Presbyterianism came to America in full swing with the immigration of Scottish and Scot-Irish Presbyterians in the early 1700’s. Eventually Scottish Presbyterians allyed with English Presbyterians. The union of Northern Presbyterians with middle Colony Presbyterians led to the formation of the first Presbyterian Church in 1729.

But there was also another group of Presbyterians known as the Covenanters, also called Reformed Presbyterians, who formed the Associate Reformed Presbyterian Church. Over time, a division would arise in the ARP over pledging allegiance to the flag and those who would not pledge became the Reformed Presbyterian Church in North America. Those who would became the RPCNA, General Synod.

During the Great Awakening, this union would be tested. Those who favored the Awakening were called “New Side”. Those who were anti-Awakening were called “Old Side”. In the mid-1700’s, the two sides soon reunited, since the New Side had previously seceded. But this tension never faded.

In the 1800’s the debate over full subscription to the Confession was in swing and one presbytery, the Cumberland Presbytery, had ordained men who did not subscribe to the WCF. They were clearly Arminian, and so in 1830, the Cumberland Presbytery left the church and had revised the WCF. Later another group of Presbyterians left the church and became the Disciples of Christ.

In the 1830’s the New Side/Old Side debate resurged in the form of the Old School/New School debate.

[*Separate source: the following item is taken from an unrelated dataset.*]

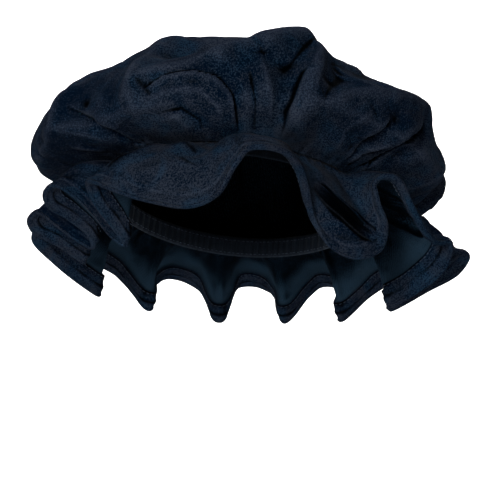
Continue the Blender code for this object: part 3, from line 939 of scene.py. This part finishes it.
def stitch_tree(material):
    """Geometry nodes that lay running stitches along the edges of a mesh."""
    tree = bpy.data.node_groups.new("running_stitches", "GeometryNodeTree")
    tree.interface.new_socket("Geometry", in_out="INPUT", socket_type="NodeSocketGeometry")
    for name in ("Pitch", "Length", "Thickness"):
        tree.interface.new_socket(name, in_out="INPUT", socket_type="NodeSocketFloat")
    tree.interface.new_socket("Geometry", in_out="OUTPUT", socket_type="NodeSocketGeometry")
    nodes, link = tree.nodes, tree.links.new
    given = nodes.new("NodeGroupInput").outputs
    evenly = nodes.new("GeometryNodeResampleCurve")
    evenly.mode = "LENGTH"
    link(given["Pitch"], evenly.inputs["Length"])
    thread = set_inputs(nodes.new("GeometryNodeMeshUVSphere"), Segments=6, Rings=4, Radius=0.5)
    tangent = nodes.new("GeometryNodeInputTangent")
    turned = nodes.new("FunctionNodeAlignRotationToVector")
    turned.axis = "X"
    link(tangent.outputs["Tangent"], turned.inputs["Vector"])
    size = nodes.new("ShaderNodeCombineXYZ")
    link(given["Length"], size.inputs["X"])
    link(given["Thickness"], size.inputs["Y"])
    link(given["Thickness"], size.inputs["Z"])
    laid = nodes.new("GeometryNodeInstanceOnPoints")
    link(thread.outputs["Mesh"], laid.inputs["Instance"])
    link(turned.outputs["Rotation"], laid.inputs["Rotation"])
    link(size.outputs["Vector"], laid.inputs["Scale"])
    line = nodes.new("GeometryNodeMeshToCurve")
    real = nodes.new("GeometryNodeRealizeInstances")
    coated = set_inputs(nodes.new("GeometryNodeSetMaterial"), Material=material)
    shape = given["Geometry"]
    for node in (line, evenly, laid, real, coated):
        link(shape, node.inputs[0])
        shape = node.outputs[0]
    link(shape, nodes.new("NodeGroupOutput").inputs["Geometry"])
    return tree


def make_stitches(name, seams, tree):
    """Running stitches along closed lines of points."""
    guide = bmesh.new()
    for seam in seams:
        verts = [guide.verts.new(point) for point in seam]
        for start, end in zip(verts, [*verts[1:], verts[0]]):
            guide.edges.new((start, end))
    line = smooth_body("seam_guide", guide)
    modifier = line.modifiers.new("stitches", "NODES")
    modifier.node_group = tree
    sizes = {"Pitch": STITCH_PITCH, "Length": STITCH_LENGTH, "Thickness": STITCH_THICKNESS}
    for socket in tree.interface.items_tree:
        if socket.name in sizes:
            modifier[socket.identifier] = sizes[socket.name]
    laid = bpy.data.meshes.new_from_object(line.evaluated_get(bpy.context.evaluated_depsgraph_get()))
    laid.shade_smooth()
    bpy.data.objects.remove(line)
    return placed(name, laid)


def set_inputs(node, **values):
    for name, value in values.items():
        node.inputs[name.replace("_", " ")].default_value = value
    return node


def maths(tree, operation, *values, clamp=False):
    """A math node whose inputs are the values, links or plain numbers."""
    node = tree.nodes.new("ShaderNodeMath")
    node.operation = operation
    node.use_clamp = clamp
    for socket, value in zip(node.inputs, values):
        if isinstance(value, bpy.types.NodeSocket):
            tree.links.new(value, socket)
        else:
            socket.default_value = value
    return node.outputs[0]


def mixed(tree, share, first, second):
    node = tree.nodes.new("ShaderNodeMix")
    node.data_type = "RGBA"
    tree.links.new(share, node.inputs["Factor"])
    tree.links.new(first, node.inputs["A"])
    tree.links.new(second, node.inputs["B"])
    return node.outputs["Result"]


def napped_group():
    """Napped cloth: slow patches where the nap lies two ways, clouds of another colour, fine grain,
    a painted highlight on folds and painted shade in creases, and a tone that holds both the nap's
    own lightness and painted light and shade."""
    tree = bpy.data.node_groups.new("napped_cloth", "ShaderNodeTree")
    tree.interface.new_socket("Vector", in_out="INPUT", socket_type="NodeSocketVector")
    for name, default in (
        ("Relief", 0.0),
        ("Nap_And_Painted_Light", 0.5),
        ("Nap Down", (0, 0, 0, 1)),
        ("Nap Up", (1, 1, 1, 1)),
        ("Cloud", (1, 1, 1, 1)),
        ("Fold", (1, 1, 1, 1)),
        ("Crease", (0, 0, 0, 1)),
        ("Fold Strength", 0.75),
        ("Crease Strength", 1.3),
        ("Worn Strength", 1.0),
        ("Patch Scale", 55.0),
        ("Patch Strength", 0.5),
        ("Cloud Scale", 34.0),
        ("Cloud Strength", 0.0),
        ("Grain Scale", 1250.0),
        ("Grain Strength", 1.0),
        ("Rib Turns", 2900.0),
        ("Rib Slant", 0.5),
        ("Rib Strength", 0.0),
    ):
        kind = "NodeSocketColor" if isinstance(default, tuple) else "NodeSocketFloat"
        tree.interface.new_socket(name, in_out="INPUT", socket_type=kind).default_value = default
    for name, kind in (("Color", "NodeSocketColor"), ("Height", "NodeSocketFloat")):
        tree.interface.new_socket(name, in_out="OUTPUT", socket_type=kind)
    nodes, link = tree.nodes, tree.links.new
    given = nodes.new("NodeGroupInput").outputs
    result = nodes.new("NodeGroupOutput")

    def noise(scale, **values):
        texture = set_inputs(nodes.new("ShaderNodeTexNoise"), **values)
        link(given["Vector"], texture.inputs["Vector"])
        link(given[scale], texture.inputs["Scale"])
        return texture.outputs["Fac"]

    patches = noise("Patch Scale", Detail=3.0, Roughness=0.55, Distortion=0.8)
    grain = noise("Grain Scale", Detail=2.0, Roughness=0.7)
    clouds = noise("Cloud Scale", Detail=3.0, Roughness=0.5, Distortion=1.6)
    patch = maths(tree, "SUBTRACT", patches, 0.5)
    patch = maths(tree, "MULTIPLY", patch, PATCH_CONTRAST)
    patch = maths(tree, "MULTIPLY", patch, given["Patch Strength"])
    speck = maths(tree, "SUBTRACT", grain, 0.5)
    speck = maths(tree, "MULTIPLY", speck, GRAIN_CONTRAST)
    speck = maths(tree, "MULTIPLY", speck, given["Grain Strength"])
    place = nodes.new("ShaderNodeSeparateXYZ")
    link(given["Vector"], place.inputs["Vector"])
    rib = maths(tree, "MULTIPLY_ADD", place.outputs["Y"], given["Rib Slant"], place.outputs["X"])
    rib = maths(tree, "MULTIPLY", rib, given["Rib Turns"])
    rib = maths(tree, "MULTIPLY_ADD", patches, RIB_WAVER, rib)
    rib = maths(tree, "SINE", rib)
    rib = maths(tree, "MULTIPLY", rib, given["Rib Strength"])
    # The tone input holds the nap's own lightness together with painted light and shade
    light_and_tone = maths(tree, "SUBTRACT", given["Nap_And_Painted_Light"], 0.5)
    light_and_tone = maths(tree, "MULTIPLY", light_and_tone, given["Worn Strength"])
    nap = maths(tree, "ADD", patch, speck)
    nap = maths(tree, "ADD", nap, light_and_tone)
    nap = maths(tree, "ADD", nap, rib)
    nap = maths(tree, "ADD", nap, 0.5, clamp=True)
    cloud = maths(tree, "MULTIPLY_ADD", clouds, CLOUD_CONTRAST, -CLOUD_START, clamp=True)
    cloud = maths(tree, "MULTIPLY", cloud, given["Cloud Strength"], clamp=True)
    colour = mixed(tree, nap, given["Nap Down"], mixed(tree, cloud, given["Nap Up"], given["Cloud"]))
    # Painted highlight on folds, livelier where the nap is lighter
    fold = maths(tree, "SUBTRACT", given["Relief"], RELIEF_FLOOR, clamp=True)
    fold = maths(tree, "MULTIPLY", fold, given["Fold Strength"], clamp=True)
    lively = maths(tree, "MULTIPLY_ADD", nap, 0.9, 0.4)
    fold = maths(tree, "MULTIPLY", fold, lively, clamp=True)
    colour = mixed(tree, fold, colour, given["Fold"])
    # Painted shade in creases and tucks
    sunk = maths(tree, "MULTIPLY_ADD", given["Relief"], -1.0, -RELIEF_FLOOR, clamp=True)
    sunk = maths(tree, "MULTIPLY", sunk, given["Crease Strength"], clamp=True)
    colour = mixed(tree, sunk, colour, given["Crease"])
    link(colour, result.inputs["Color"])
    link(maths(tree, "ADD", grain, rib), result.inputs["Height"])
    return tree


def cloth_material(name, group, coordinates, shader_values, cloth_values, bump):
    """A cloth material on the given coordinates of its piece, Object or UV."""
    material = bpy.data.materials.new(name)
    material.use_nodes = True
    nodes, link = material.node_tree.nodes, material.node_tree.links.new
    shader = set_inputs(nodes["Principled BSDF"], **shader_values)
    where = nodes.new("ShaderNodeTexCoord")
    cloth = nodes.new("ShaderNodeGroup")
    cloth.node_tree = group
    set_inputs(cloth, **cloth_values)
    link(where.outputs[coordinates], cloth.inputs["Vector"])
    for measure in ("relief", "nap_and_painted_light"):
        reading = nodes.new("ShaderNodeAttribute")
        reading.attribute_name = measure
        link(reading.outputs["Fac"], cloth.inputs[measure.title()])
    link(cloth.outputs["Color"], shader.inputs["Base Color"])
    raised = set_inputs(nodes.new("ShaderNodeBump"), Strength=bump[0], Distance=bump[1])
    link(cloth.outputs["Height"], raised.inputs["Height"])
    link(raised.outputs["Normal"], shader.inputs["Normal"])
    return material


def make_materials():
    group = napped_group()
    # In each cloth, Fold is the colour of a painted highlight on folds and Crease that of painted shade
    # in creases and tucks
    velvet = cloth_material(
        "navy_velvet_pile",
        group,
        "Object",
        {"Roughness": 0.9, "Specular_IOR_Level": 0.0, "Sheen_Weight": 0.007, "Sheen_Roughness": 0.3,
         "Sheen_Tint": (0.72, 0.78, 0.88, 1)},
        {"Nap_Down": (0.0002, 0.0014, 0.0042, 1), "Nap_Up": (0.0080, 0.0104, 0.0156, 1),
         "Cloud": (0.0040, 0.0112, 0.0218, 1), "Cloud_Strength": 0.85,
         "Fold": (0.0120, 0.0155, 0.0235, 1), "Crease": (0.0001, 0.0002, 0.0004, 1),
         "Patch_Strength": 0.5, "Grain_Strength": 3.0},
        (0.7, 0.5 * MM),
    )
    wrong_side = cloth_material(
        "navy_knit_back",
        group,
        "UV",
        {"Roughness": 0.9, "Specular_IOR_Level": 0.0, "Sheen_Weight": 0.004, "Sheen_Roughness": 0.4,
         "Sheen_Tint": (0.6, 0.7, 0.8, 1)},
        {"Nap_Down": (0.0002, 0.0006, 0.0012, 1), "Nap_Up": (0.0062, 0.0136, 0.0226, 1),
         "Fold": (0.0060, 0.0120, 0.0190, 1), "Crease": (0.0001, 0.0003, 0.0006, 1),
         "Patch_Strength": 0.2, "Grain_Strength": 0.9, "Rib_Strength": 0.14},
        (0.4, 0.3 * MM),
    )
    tape = cloth_material(
        "navy_tape_weave",
        group,
        "UV",
        {"Roughness": 0.85, "Specular_IOR_Level": 0.05, "Sheen_Weight": 0.01, "Sheen_Roughness": 0.5,
         "Sheen_Tint": (0.7, 0.75, 0.8, 1)},
        {"Nap_Down": (0.0012, 0.0024, 0.0042, 1), "Nap_Up": (0.0035, 0.0062, 0.010, 1),
         "Fold": (0.006, 0.009, 0.014, 1), "Crease": (0.0005, 0.001, 0.002, 1),
         "Patch_Strength": 0.2, "Grain_Strength": 0.9, "Rib_Slant": 0.0, "Rib_Strength": 0.15},
        (0.4, 0.3 * MM),
    )
    thread = cloth_material(
        "navy_thread",
        group,
        "Object",
        {"Roughness": 0.6, "Specular_IOR_Level": 0.1},
        {"Nap_Down": (0.006, 0.010, 0.018, 1), "Nap_Up": (0.014, 0.020, 0.032, 1),
         "Patch_Strength": 0.2, "Grain_Strength": 0.8},
        (0.3, 0.1 * MM),
    )
    return velvet, wrong_side, tape, thread


def area_light(name, place, target, size, power, colour):
    data = bpy.data.lights.new(name, "AREA")
    data.size = size
    data.energy = power
    data.color = colour
    light = placed(name, data)
    light.location = place
    light.rotation_euler = (Vector(target) - Vector(place)).to_track_quat("-Z", "Y").to_euler()


def make_studio():
    """A pale sweep of floor and wall, soft lights and the photograph's camera."""
    profile = [(SWEEP_FRONT, FLOOR_LEVEL), (SWEEP_BEND, FLOOR_LEVEL)]
    for turn in np.radians(np.arange(5, 91, 5)):
        rise = SWEEP_RADIUS * (1 - np.cos(turn))
        profile.append((SWEEP_BEND + SWEEP_RADIUS * np.sin(turn), FLOOR_LEVEL + rise))
    profile.append((SWEEP_BEND + SWEEP_RADIUS, SWEEP_TOP))
    sweep = bmesh.new()
    sides = (-SWEEP_HALF_WIDTH, SWEEP_HALF_WIDTH)
    edges = [[sweep.verts.new((x, y, z)) for y, z in profile] for x in sides]
    for index in range(len(profile) - 1):
        left, right = edges
        sweep.faces.new((left[index], right[index], right[index + 1], left[index + 1]))
    paper = bpy.data.materials.new("studio_paper")
    paper.use_nodes = True
    set_inputs(paper.node_tree.nodes["Principled BSDF"], Base_Color=(0.86, 0.86, 0.86, 1), Roughness=0.9)
    floor = smooth_body("studio_sweep", sweep)
    floor.data.materials.append(paper)

    for light in LIGHTS:
        area_light(*light)
    world = bpy.data.worlds.new("studio_air")
    world.use_nodes = True
    set_inputs(world.node_tree.nodes["Background"], Color=(1, 1, 1, 1), Strength=AIR_LIGHT)
    bpy.context.scene.world = world

    lens = bpy.data.cameras.new("portrait")
    lens.sensor_width = SENSOR
    lens.lens = SENSOR * FOCAL_SHARE
    camera = placed("portrait", lens)
    camera.location = CAMERA_PLACE
    camera.rotation_euler = (np.pi / 2, 0, 0)
    bpy.context.scene.camera = camera
    bpy.context.scene.view_settings.view_transform = "Standard"


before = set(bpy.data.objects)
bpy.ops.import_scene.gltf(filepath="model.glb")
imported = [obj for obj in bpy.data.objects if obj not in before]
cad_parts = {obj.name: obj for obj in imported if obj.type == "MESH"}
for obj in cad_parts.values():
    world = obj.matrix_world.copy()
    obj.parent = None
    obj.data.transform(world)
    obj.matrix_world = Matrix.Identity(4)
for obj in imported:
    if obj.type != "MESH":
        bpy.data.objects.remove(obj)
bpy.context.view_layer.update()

velvet, wrong_side, tape, thread = make_materials()

crown = make_crown(velvet, wrong_side)
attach(crown, "root")
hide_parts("crown")

frill, facing_seam = make_frill(velvet, wrong_side)
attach(frill, "root")
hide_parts("frill", "hem_facing")

casing, casing_seams = make_casing(tape)
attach(casing, "root")
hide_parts("elastic_casing")

stitching = stitch_tree(thread)
for name, seams, slot in (
    ("facing_stitches", [facing_seam], "navy_velvet"),
    ("casing_stitches", casing_seams, "navy_tape"),
):
    stitches = make_stitches(name, seams, stitching)
    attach(stitches, "root")

make_studio()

The Old School was very much confessional in its stance while the New School was revivalistic and open to work with other church bodies and had a heavy emphasis on social change. The New School was not necessarily unconfessional. They clearly reacted against Finney’s theological stances. This eventually led to the split in Presbyterianism between the North and South—since the Southern churches prized confessionalism and the Northern Churches were abolitionists. The Southern Church was known as the Presbyterian Church (USA) and the Northern Chruch was known as the Presbyterian Church (US). The Southern church was not as affected by New School Theology as much as the Northern Church.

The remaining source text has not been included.